TO BE DONE
Reproduce every entry exactly as shown.

+++ GIVEN DATA +++

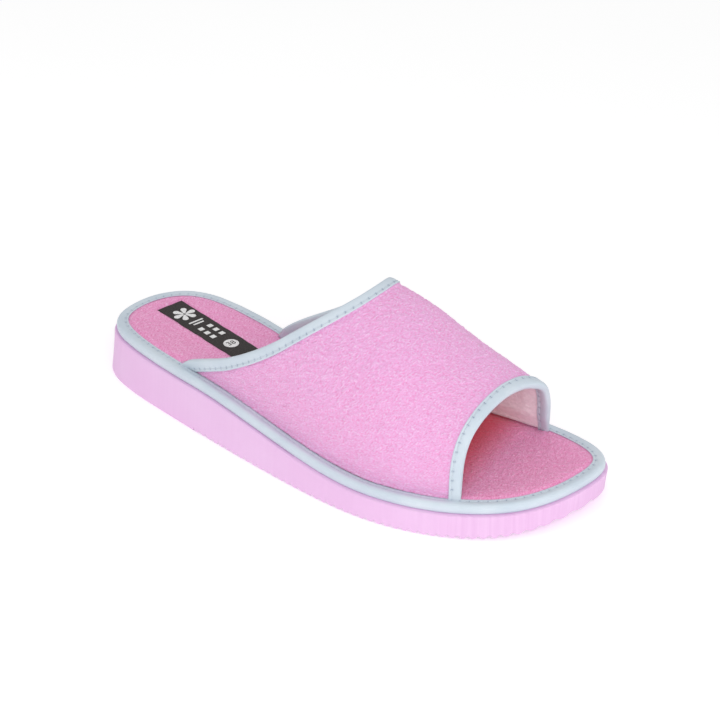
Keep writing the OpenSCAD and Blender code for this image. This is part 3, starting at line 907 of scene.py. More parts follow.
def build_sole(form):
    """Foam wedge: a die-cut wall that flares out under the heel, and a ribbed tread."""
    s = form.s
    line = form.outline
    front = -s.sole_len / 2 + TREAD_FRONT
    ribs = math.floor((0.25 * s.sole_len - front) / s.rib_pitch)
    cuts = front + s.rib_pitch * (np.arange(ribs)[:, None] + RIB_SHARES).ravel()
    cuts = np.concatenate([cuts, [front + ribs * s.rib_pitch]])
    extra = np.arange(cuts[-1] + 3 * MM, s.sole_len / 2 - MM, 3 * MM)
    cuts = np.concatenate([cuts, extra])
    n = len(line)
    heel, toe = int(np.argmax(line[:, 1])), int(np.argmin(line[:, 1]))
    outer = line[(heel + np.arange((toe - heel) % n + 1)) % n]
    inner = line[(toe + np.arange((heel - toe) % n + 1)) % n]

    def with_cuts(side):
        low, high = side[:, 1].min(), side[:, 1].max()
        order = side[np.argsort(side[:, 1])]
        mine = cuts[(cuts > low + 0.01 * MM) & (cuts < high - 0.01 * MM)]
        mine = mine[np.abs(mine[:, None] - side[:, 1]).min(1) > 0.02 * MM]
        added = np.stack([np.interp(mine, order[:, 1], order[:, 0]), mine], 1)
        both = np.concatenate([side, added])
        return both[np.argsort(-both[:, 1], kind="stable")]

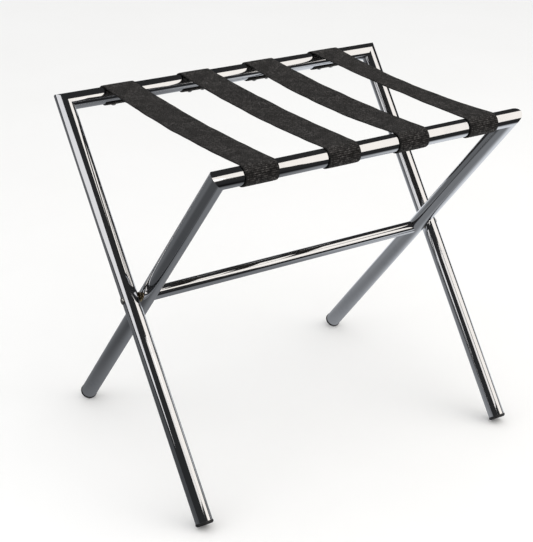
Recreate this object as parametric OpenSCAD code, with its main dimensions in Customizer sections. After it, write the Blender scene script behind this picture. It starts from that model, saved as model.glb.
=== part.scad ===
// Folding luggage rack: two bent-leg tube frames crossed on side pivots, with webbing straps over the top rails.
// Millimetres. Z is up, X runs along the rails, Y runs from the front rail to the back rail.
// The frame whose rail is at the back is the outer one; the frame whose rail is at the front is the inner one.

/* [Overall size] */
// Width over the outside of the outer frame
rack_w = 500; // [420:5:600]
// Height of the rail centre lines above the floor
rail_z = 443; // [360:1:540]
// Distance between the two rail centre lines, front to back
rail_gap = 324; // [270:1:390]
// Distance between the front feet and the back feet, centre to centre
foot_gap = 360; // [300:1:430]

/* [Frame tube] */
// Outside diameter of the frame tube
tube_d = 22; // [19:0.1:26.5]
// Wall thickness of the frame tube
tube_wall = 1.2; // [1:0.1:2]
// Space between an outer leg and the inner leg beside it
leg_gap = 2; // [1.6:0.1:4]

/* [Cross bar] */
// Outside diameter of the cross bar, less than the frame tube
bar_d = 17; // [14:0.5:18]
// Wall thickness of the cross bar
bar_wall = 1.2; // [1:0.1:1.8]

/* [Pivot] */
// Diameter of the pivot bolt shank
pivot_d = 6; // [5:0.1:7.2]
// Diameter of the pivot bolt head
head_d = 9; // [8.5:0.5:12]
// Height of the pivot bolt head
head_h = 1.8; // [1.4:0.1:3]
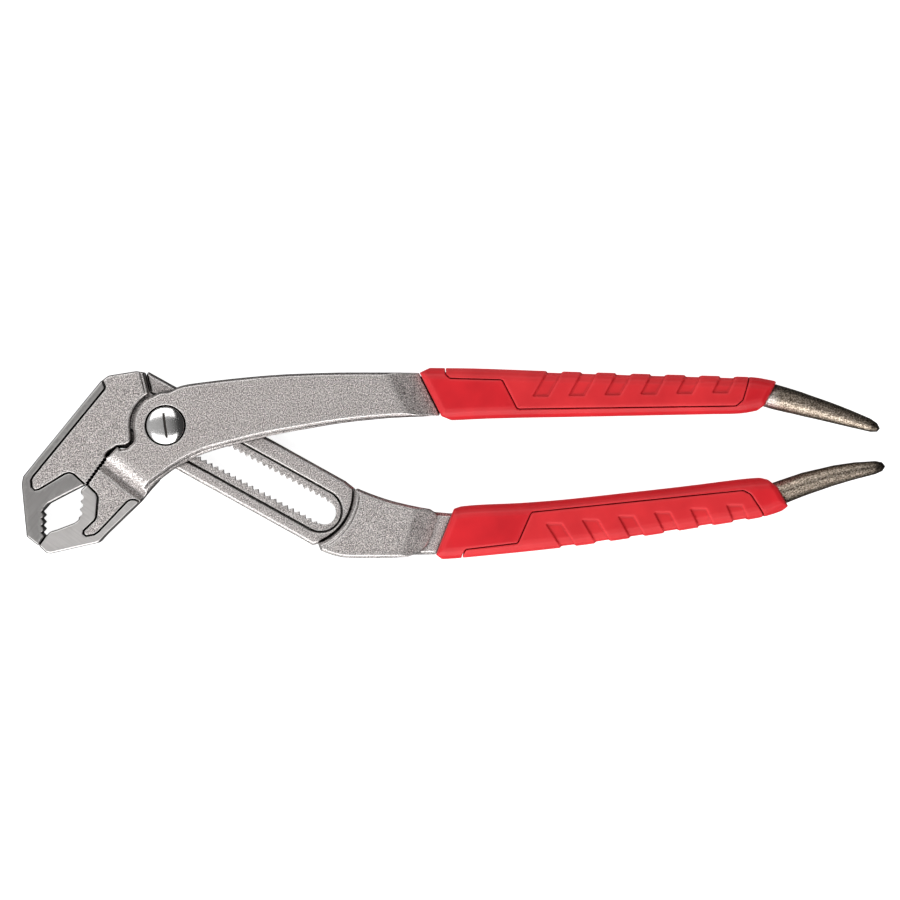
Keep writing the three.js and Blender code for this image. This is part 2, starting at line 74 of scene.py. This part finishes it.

+++

SOLUTION FOR THIS TASK
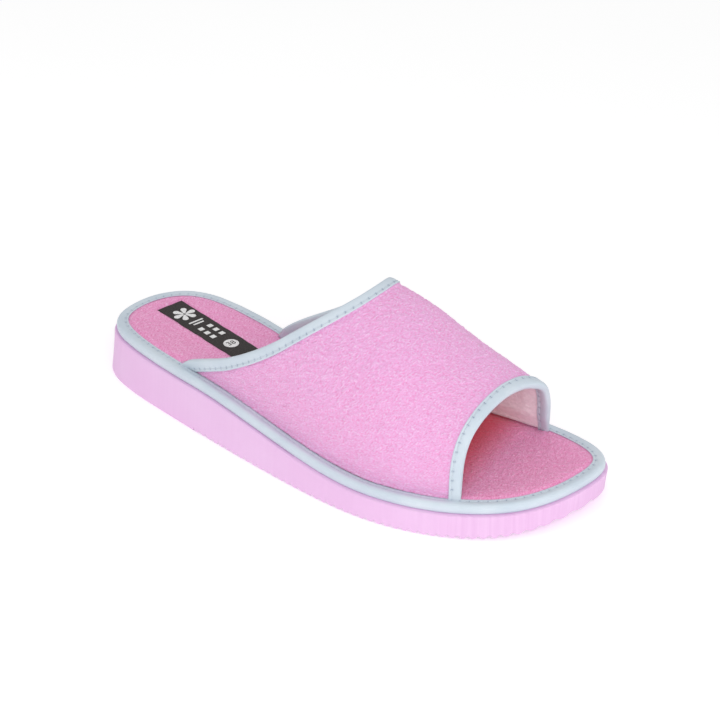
Keep writing the OpenSCAD and Blender code for this image. This is part 3, starting at line 907 of scene.py. More parts follow.
def build_sole(form):
    """Foam wedge: a die-cut wall that flares out under the heel, and a ribbed tread."""
    s = form.s
    line = form.outline
    front = -s.sole_len / 2 + TREAD_FRONT
    ribs = math.floor((0.25 * s.sole_len - front) / s.rib_pitch)
    cuts = front + s.rib_pitch * (np.arange(ribs)[:, None] + RIB_SHARES).ravel()
    cuts = np.concatenate([cuts, [front + ribs * s.rib_pitch]])
    extra = np.arange(cuts[-1] + 3 * MM, s.sole_len / 2 - MM, 3 * MM)
    cuts = np.concatenate([cuts, extra])
    n = len(line)
    heel, toe = int(np.argmax(line[:, 1])), int(np.argmin(line[:, 1]))
    outer = line[(heel + np.arange((toe - heel) % n + 1)) % n]
    inner = line[(toe + np.arange((heel - toe) % n + 1)) % n]

    def with_cuts(side):
        low, high = side[:, 1].min(), side[:, 1].max()
        order = side[np.argsort(side[:, 1])]
        mine = cuts[(cuts > low + 0.01 * MM) & (cuts < high - 0.01 * MM)]
        mine = mine[np.abs(mine[:, None] - side[:, 1]).min(1) > 0.02 * MM]
        added = np.stack([np.interp(mine, order[:, 1], order[:, 0]), mine], 1)
        both = np.concatenate([side, added])
        return both[np.argsort(-both[:, 1], kind="stable")]

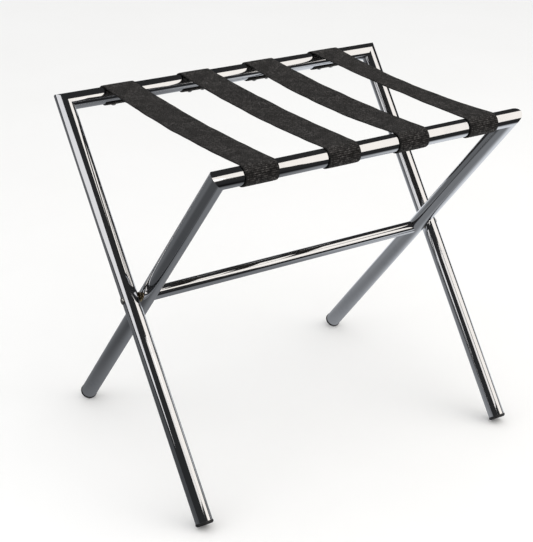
Recreate this object as parametric OpenSCAD code, with its main dimensions in Customizer sections. After it, write the Blender scene script behind this picture. It starts from that model, saved as model.glb.
=== part.scad ===
// Folding luggage rack: two bent-leg tube frames crossed on side pivots, with webbing straps over the top rails.
// Millimetres. Z is up, X runs along the rails, Y runs from the front rail to the back rail.
// The frame whose rail is at the back is the outer one; the frame whose rail is at the front is the inner one.

/* [Overall size] */
// Width over the outside of the outer frame
rack_w = 500; // [420:5:600]
// Height of the rail centre lines above the floor
rail_z = 443; // [360:1:540]
// Distance between the two rail centre lines, front to back
rail_gap = 324; // [270:1:390]
// Distance between the front feet and the back feet, centre to centre
foot_gap = 360; // [300:1:430]

/* [Frame tube] */
// Outside diameter of the frame tube
tube_d = 22; // [19:0.1:26.5]
// Wall thickness of the frame tube
tube_wall = 1.2; // [1:0.1:2]
// Space between an outer leg and the inner leg beside it
leg_gap = 2; // [1.6:0.1:4]

/* [Cross bar] */
// Outside diameter of the cross bar, less than the frame tube
bar_d = 17; // [14:0.5:18]
// Wall thickness of the cross bar
bar_wall = 1.2; // [1:0.1:1.8]

/* [Pivot] */
// Diameter of the pivot bolt shank
pivot_d = 6; // [5:0.1:7.2]
// Diameter of the pivot bolt head
head_d = 9; // [8.5:0.5:12]
// Height of the pivot bolt head
head_h = 1.8; // [1.4:0.1:3]
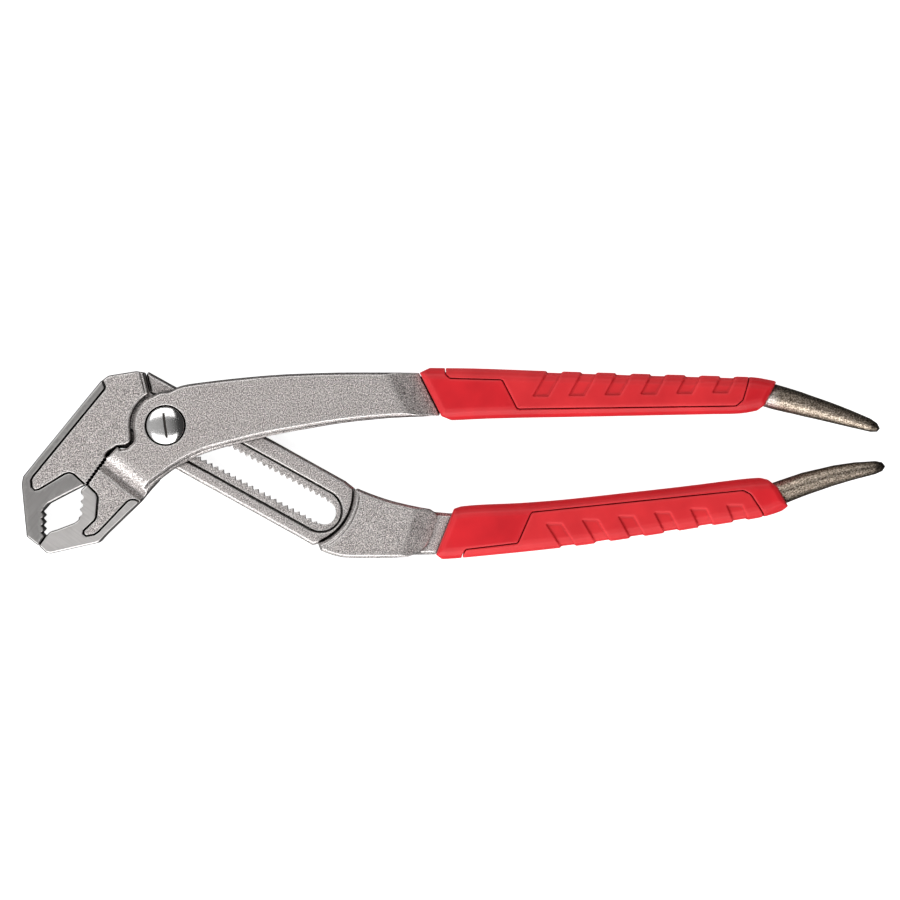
Keep writing the three.js and Blender code for this image. This is part 2, starting at line 74 of scene.py. This part finishes it.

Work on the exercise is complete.